How you can turn the tables: If you are a traditional media these days, you are perceived by too many as old, slow and dying. If you’re a digital media, you’re perceived by too many as unproven and risky. But don’t be fooled by the generalities coming from pundits and alarmists. My company recently did an audience study for one local newspaper publisher. Although a fair percentage of readers felt their content was biased or could easily be found somewhere else, even greater numbers felt the newspaper was convenient and a good value for the money because they were “the leader in local news.” That perception gap is there, but it’s probably not as big as you might think. Don’t just ask your fans what they think of you. Ask everyone else and then compare the two sets of responses.

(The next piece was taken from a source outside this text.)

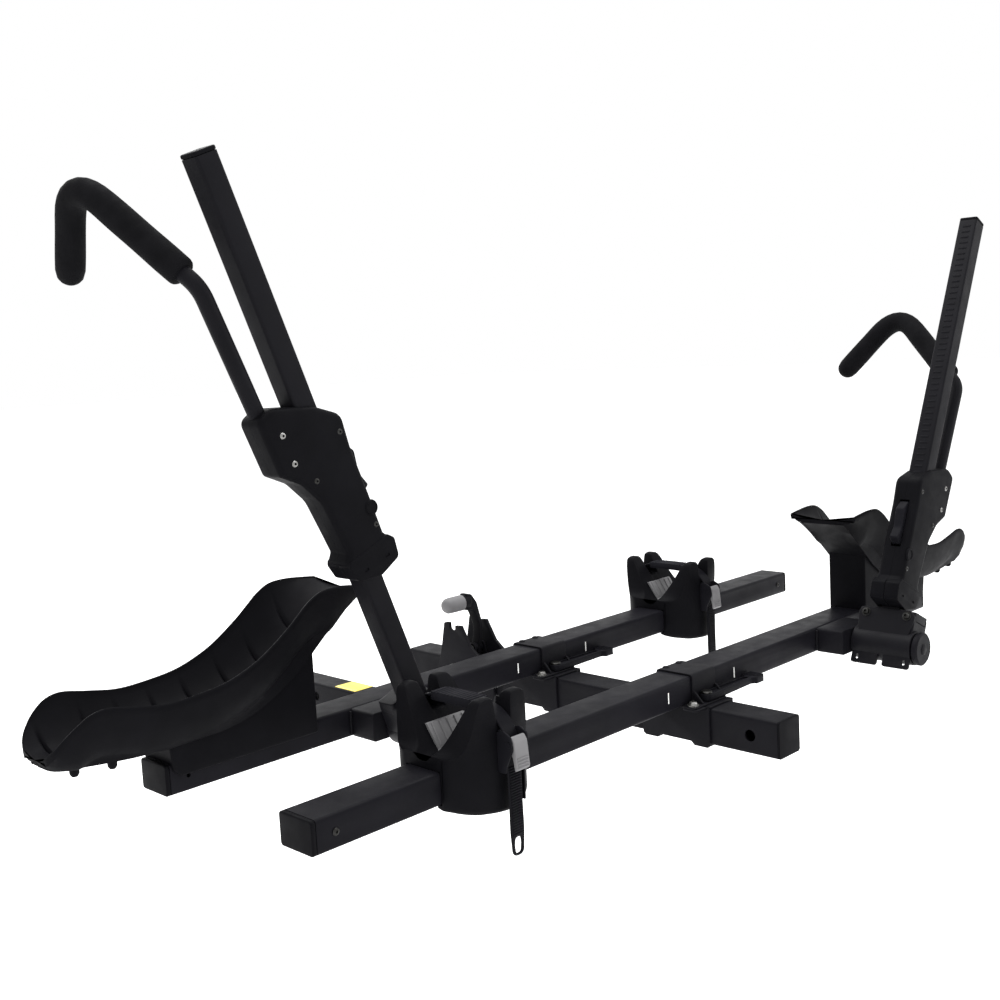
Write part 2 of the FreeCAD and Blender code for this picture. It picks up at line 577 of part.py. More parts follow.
def buckle_base(tray):
    """Ratchet frame on the near wall, with two cheeks for the lever's pin."""
    floor = prism([(-73, 34), (-73, 84), (-77, 84), (-78, 34)], "X", -12, 12)
    walls = [prism([(-73, 36), (-73, 82), (-92, 78, 6), (-92, 58, 6), (-80, 36)], "X", x, x + 2.5)
             for x in (-14, 11.5)]
    base = floor.fuse(walls)
    anchor = prism([(-60, 50), (-64.5, 72), (-73, 72), (-73, 50)], "X", -9, 9)
    base = base.fuse(anchor).cut(prism([(-60, 50), (-66.4, 72), (-58, 80)], "X", -20, 20))
    base = base.cut(ribbon(STRAP_LINE, 4.0, -STRAP_W / 2 - 0.5, STRAP_W / 2 + 0.5))
    pin = cylinder(2.5, (-14, -88, 68), (14, -88, 68))
    base = base.fuse(pin)
    base.translate(V(tray["cradle"], tray["y"], BAR_Z))
    return base


def buckle_lever(tray):
    """Thumb lever on the buckle's pin."""
    tab = prism([(-85, 70, 2), (-92, 73, 3), (-95, 60), (-97, 40, 3), (-92, 38, 2), (-89.5, 56), (-85, 62, 2)],
                "X", -10.5, 10.5)
    tab = tab.cut(cylinder(2.55, (-20, -88, 68), (20, -88, 68)))
    tab.translate(V(tray["cradle"], tray["y"], BAR_Z))
    return tab


# ---- build every node ----
save("hitch_shank", hitch_shank())
save("cheek_plate_left", cheek(-1))
save("cheek_plate_right", cheek(1))
save("tilt_bolt", tilt_bolt())
save("tilt_nut", tilt_nut())
save("label_plate", label_plate())
save("spine_tube", spine_tube())
save("spine_caps", spine_cap(SPINE_REAR, SPINE_REAR + 3), spine_cap(SPINE_FRONT - 3, SPINE_FRONT))
save("lever_axle", lever_axle())
save("lock_pin", lock_pin())
save("tilt_lever", tilt_lever())
save("lever_grip", lever_grip())

for t in TRAYS:
    name = t["name"] + "_"
    save(name + "saddle", saddle(t))
    save(name + "clamp_band", clamp_band(t))
    save(name + "clamp_studs", *clamp_studs(t))
    save(name + "clamp_lever", clamp_lever(t))
    save(name + "bar", bar(t))
    save(name + "bar_caps", *bar_caps(t))
    save(name + "tray_screws", cap_screw(t), *scoop_screws(t))
    save(name + "arm_stub", on_tray(arm_stub(), t))
    save(name + "scoop", scoop(t))
    save(name + "knuckle", knuckle(t))
    save(name + "knuckle_bolts", *knuckle_bolts(t))
    save(name + "mast", mast(t))
    save(name + "mast_cap", mast_cap(t))
    save(name + "housing_near", housing_shell(t, True))
    save(name + "housing_far", housing_shell(t, False))
    save(name + "housing_screws", *housing_screws(t))
    save(name + "release_trigger", release_trigger(t))
    save(name + "hook_rod", hook_rod(t))
    save(name + "hook_foam", hook_foam(t))
    save(name + "cradle", cradle(t))
    save(name + "strap", strap(t))
    save(name + "strap_pad", strap_pad(t))
    save(name + "buckle_base", buckle_base(t))
    save(name + "buckle_lever", buckle_lever(t))
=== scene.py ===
import math

import bmesh
import bpy
from mathutils import Matrix, Vector


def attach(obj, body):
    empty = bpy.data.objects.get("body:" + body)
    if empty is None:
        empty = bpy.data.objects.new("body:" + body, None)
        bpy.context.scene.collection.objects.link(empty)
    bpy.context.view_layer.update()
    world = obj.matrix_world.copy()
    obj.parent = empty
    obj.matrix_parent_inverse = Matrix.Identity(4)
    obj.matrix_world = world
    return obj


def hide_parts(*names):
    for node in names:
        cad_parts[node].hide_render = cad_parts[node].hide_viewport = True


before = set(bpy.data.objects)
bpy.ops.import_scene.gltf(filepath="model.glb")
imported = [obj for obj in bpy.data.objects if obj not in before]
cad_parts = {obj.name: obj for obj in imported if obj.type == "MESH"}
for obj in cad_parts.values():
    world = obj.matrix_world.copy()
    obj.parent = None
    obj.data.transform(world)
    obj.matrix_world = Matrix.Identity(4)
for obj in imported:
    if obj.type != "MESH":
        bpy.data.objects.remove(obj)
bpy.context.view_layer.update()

# ---- viewpoint, floor and light ----
# A rack held up by its shank over a plain pale studio floor, lit by broad soft panels so that the
# powder coat's upper faces read grey and its sides stay black.
MM = 0.001
scene = bpy.context.scene

lens = bpy.data.cameras.new("camera")
camera = bpy.data.objects.new("camera", lens)
scene.collection.objects.link(camera)
camera.location = Vector((-1375.8, -1849.6, 638.3)) * MM
yaw, pitch, roll = math.radians(44.713), math.radians(6.616), math.radians(-3.024)
ahead = Vector((math.cos(yaw) * math.cos(pitch), math.sin(yaw) * math.cos(pitch), -math.sin(pitch)))
level = Vector((math.sin(yaw), -math.cos(yaw), 0))
upright = level.cross(ahead)
across = level * math.cos(roll) + upright * math.sin(roll)
up = upright * math.cos(roll) - level * math.sin(roll)
camera.rotation_euler = Matrix((across, up, -ahead)).transposed().to_euler()
lens.sensor_width = 36
lens.lens = 44.52
lens.shift_y = -0.013
lens.clip_end = 60
scene.camera = camera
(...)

This whole process starts with being honest with yourself and critically analyzing your products – even if you have to bring in an independent third-party to do it for you. Then, analyze where you’re beating yourselves. A lot of media companies can’t get out of their own way and can’t seem to deploy any new idea without some level of drama. Stop being your own worst enemy.

Next, be honest about how and where your competition is clobbering you. Hint: your REAL competition isn’t the station down the street or the publication across town. It’s named Google, Facebook, Pandora, Groupon and ReachLocal. Turn their strengths into YOUR strengths by closing the gap.

By eliminating the negative and accentuating the positive (YOUR strengths over your competitors), you’ll find real profitability. And Apple is one of the most profitable companies of them all.